Goal – Extract every line where the string "that" appears.
━━━━━━━━━━━━━━━━━━━━━━━━━━━━━━
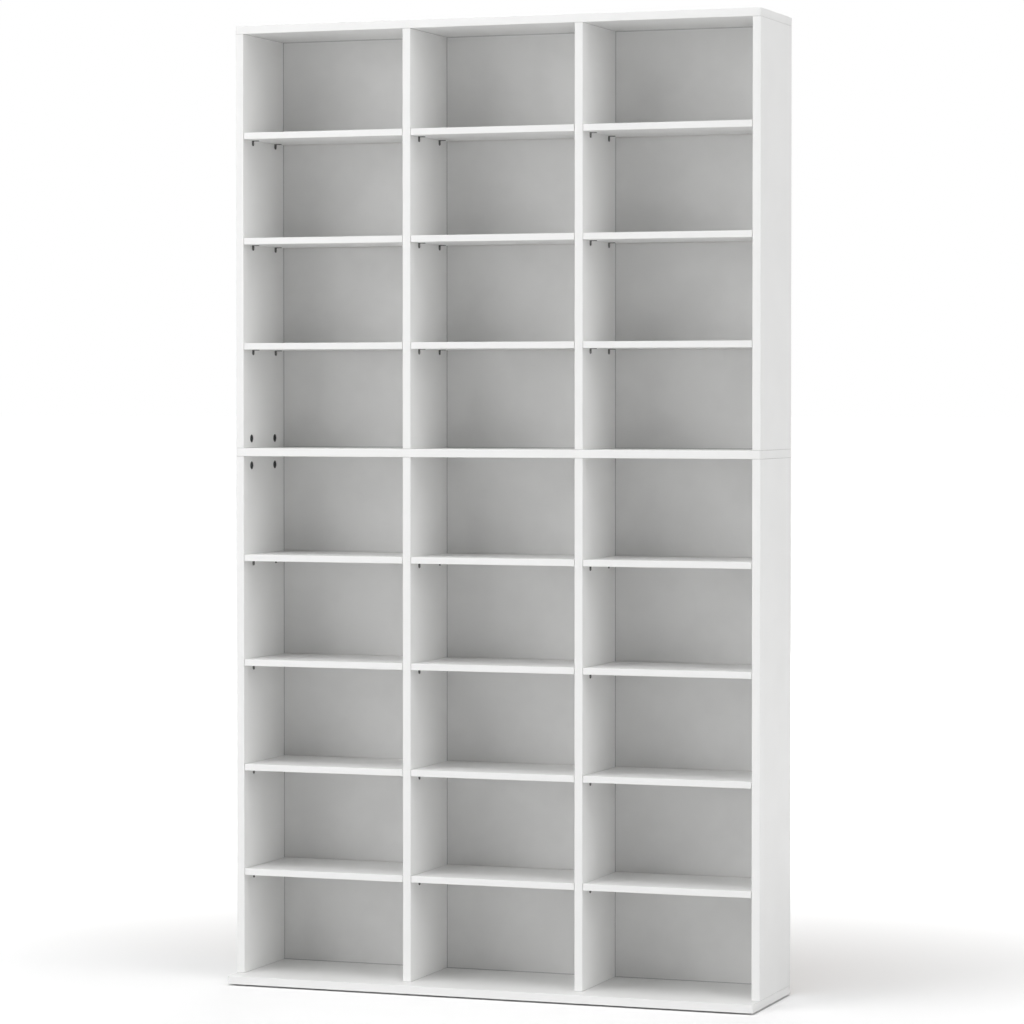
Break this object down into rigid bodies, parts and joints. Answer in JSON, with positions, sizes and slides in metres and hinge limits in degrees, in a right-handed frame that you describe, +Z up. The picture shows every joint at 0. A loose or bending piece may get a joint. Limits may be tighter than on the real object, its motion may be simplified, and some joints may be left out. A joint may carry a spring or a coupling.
{
  "type": "media storage shelf",
  "caption": "Tall shallow white open shelf with three columns of equal compartments, loose shelves on steel supports and a base board that stands out in front; stores disc cases.",
  "frame": {"origin": "on the floor, under the middle of the width and of the whole depth, base overhang included", "axes": "+X to the right seen from the front, +Y from the front to the back, +Z up"},
  "size_m": [1.01, 0.244, 1.7925],
  "materials": {
    "faced_board": "white melamine-faced particleboard with white edge band, satin",
    "back_sheet": "thin hardboard, white-faced inside, bare brown outside",
    "support_steel": "pressed steel with dark nickel plating",
    "cam_zinc": "dark zinc die casting",
    "bolt_steel": "zinc-plated steel",
    "dowel_beech": "plain beech",
    "screw_steel": "zinc-plated steel",
    "cap_plastic": "white moulded plastic",
    "glide_plastic": "pale grey moulded plastic",
    "bracket_steel": "zinc-plated pressed steel"
  },
  "bodies": {
    "carcass": {"top_board": "faced_board", "middle_board": "faced_board", "base_board": "faced_board", "left_side_lower": "faced_board", "left_divider_lower": "faced_board", "right_divider_lower": "faced_board", "right_side_lower": "faced_board", "left_side_upper": "faced_board", "left_divider_upper": "faced_board", "right_divider_upper": "faced_board", "right_side_upper": "faced_board", "back_panel_left_lower": "back_sheet", "back_panel_centre_lower": "back_sheet", "back_panel_right_lower": "back_sheet", "back_panel_left_upper": "back_sheet", "back_panel_centre_upper": "back_sheet", "back_panel_right_upper": "back_sheet", "shelf_supports_1": "support_steel", "shelf_supports_2": "support_steel", "shelf_supports_3": "support_steel", "shelf_supports_4": "support_steel", "shelf_supports_5": "support_steel", "shelf_supports_6": "support_steel", "shelf_supports_7": "support_steel", "cam_locks_lower": "cam_zinc", "cam_locks_upper": "cam_zinc", "cam_bolts": "bolt_steel", "wood_dowels": "dowel_beech", "top_screws": "screw_steel", "base_screws": "screw_steel", "screw_caps": "cap_plastic", "glides": "glide_plastic", "glide_nails": "screw_steel", "wall_brackets": "bracket_steel", "bracket_screws": "screw_steel"},
    "shelf_left_1": {"shelf_left_1": "faced_board"},
    "shelf_centre_1": {"shelf_centre_1": "faced_board"},
    "shelf_right_1": {"shelf_right_1": "faced_board"},
    "shelf_left_2": {"shelf_left_2": "faced_board"},
    "shelf_centre_2": {"shelf_centre_2": "faced_board"},
    "shelf_right_2": {"shelf_right_2": "faced_board"},
    "shelf_left_3": {"shelf_left_3": "faced_board"},
    "shelf_centre_3": {"shelf_centre_3": "faced_board"},
    "shelf_right_3": {"shelf_right_3": "faced_board"},
    "shelf_left_4": {"shelf_left_4": "faced_board"},
    "shelf_centre_4": {"shelf_centre_4": "faced_board"},
    "shelf_right_4": {"shelf_right_4": "faced_board"},
    "shelf_left_5": {"shelf_left_5": "faced_board"},
    "shelf_centre_5": {"shelf_centre_5": "faced_board"},
    "shelf_right_5": {"shelf_right_5": "faced_board"},
    "shelf_left_6": {"shelf_left_6": "faced_board"},
    "shelf_centre_6": {"shelf_centre_6": "faced_board"},
    "shelf_right_6": {"shelf_right_6": "faced_board"},
    "shelf_left_7": {"shelf_left_7": "faced_board"},
    "shelf_centre_7": {"shelf_centre_7": "faced_board"},
    "shelf_right_7": {"shelf_right_7": "faced_board"}
  },
  "joints": [
    {"name": "draw_left_1", "type": "slide", "parent": "carcass", "child": "shelf_left_1", "axis": [0, -1, 0], "range_m": [0, 0.24]},
    {"name": "draw_centre_1", "type": "slide", "parent": "carcass", "child": "shelf_centre_1", "axis": [0, -1, 0], "range_m": [0, 0.24]},
    {"name": "draw_right_1", "type": "slide", "parent": "carcass", "child": "shelf_right_1", "axis": [0, -1, 0], "range_m": [0, 0.24]},
    {"name": "draw_left_2", "type": "slide", "parent": "carcass", "child": "shelf_left_2", "axis": [0, -1, 0], "range_m": [0, 0.24]},
    {"name": "draw_centre_2", "type": "slide", "parent": "carcass", "child": "shelf_centre_2", "axis": [0, -1, 0], "range_m": [0, 0.24]},
    {"name": "draw_right_2", "type": "slide", "parent": "carcass", "child": "shelf_right_2", "axis": [0, -1, 0], "range_m": [0, 0.24]},
    {"name": "draw_left_3", "type": "slide", "parent": "carcass", "child": "shelf_left_3", "axis": [0, -1, 0], "range_m": [0, 0.24]},
    {"name": "draw_centre_3", "type": "slide", "parent": "carcass", "child": "shelf_centre_3", "axis": [0, -1, 0], "range_m": [0, 0.24]},
    {"name": "draw_right_3", "type": "slide", "parent": "carcass", "child": "shelf_right_3", "axis": [0, -1, 0], "range_m": [0, 0.24]},
    {"name": "draw_left_4", "type": "slide", "parent": "carcass", "child": "shelf_left_4", "axis": [0, -1, 0], "range_m": [0, 0.24]},
    {"name": "draw_centre_4", "type": "slide", "parent": "carcass", "child": "shelf_centre_4", "axis": [0, -1, 0], "range_m": [0, 0.24]},
    {"name": "draw_right_4", "type": "slide", "parent": "carcass", "child": "shelf_right_4", "axis": [0, -1, 0], "range_m": [0, 0.24]},
    {"name": "draw_left_5", "type": "slide", "parent": "carcass", "child": "shelf_left_5", "axis": [0, -1, 0], "range_m": [0, 0.24]},
    {"name": "draw_centre_5", "type": "slide", "parent": "carcass", "child": "shelf_centre_5", "axis": [0, -1, 0], "range_m": [0, 0.24]},
    {"name": "draw_right_5", "type": "slide", "parent": "carcass", "child": "shelf_right_5", "axis": [0, -1, 0], "range_m": [0, 0.24]},
    {"name": "draw_left_6", "type": "slide", "parent": "carcass", "child": "shelf_left_6", "axis": [0, -1, 0], "range_m": [0, 0.24]},
    {"name": "draw_centre_6", "type": "slide", "parent": "carcass", "child": "shelf_centre_6", "axis": [0, -1, 0], "range_m": [0, 0.24]},
    {"name": "draw_right_6", "type": "slide", "parent": "carcass", "child": "shelf_right_6", "axis": [0, -1, 0], "range_m": [0, 0.24]},
    {"name": "draw_left_7", "type": "slide", "parent": "carcass", "child": "shelf_left_7", "axis": [0, -1, 0], "range_m": [0, 0.24]},
    {"name": "draw_centre_7", "type": "slide", "parent": "carcass", "child": "shelf_centre_7", "axis": [0, -1, 0], "range_m": [0, 0.24]},
    {"name": "draw_right_7", "type": "slide", "parent": "carcass", "child": "shelf_right_7", "axis": [0, -1, 0], "range_m": [0, 0.24]}
  ]
}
━━━━━━━━━━━━━━━━━━━━━━━━━━━━━━
Expected output –
Break this object down into rigid bodies, parts and joints. Answer in JSON, with positions, sizes and slides in metres and hinge limits in degrees, in a right-handed frame that you describe, +Z up. The picture shows every joint at 0. A loose or bending piece may get a joint. Limits may be tighter than on the real object, its motion may be simplified, and some joints may be left out. A joint may carry a spring or a coupling.
  "caption": "Tall shallow white open shelf with three columns of equal compartments, loose shelves on steel supports and a base board that stands out in front; stores disc cases.",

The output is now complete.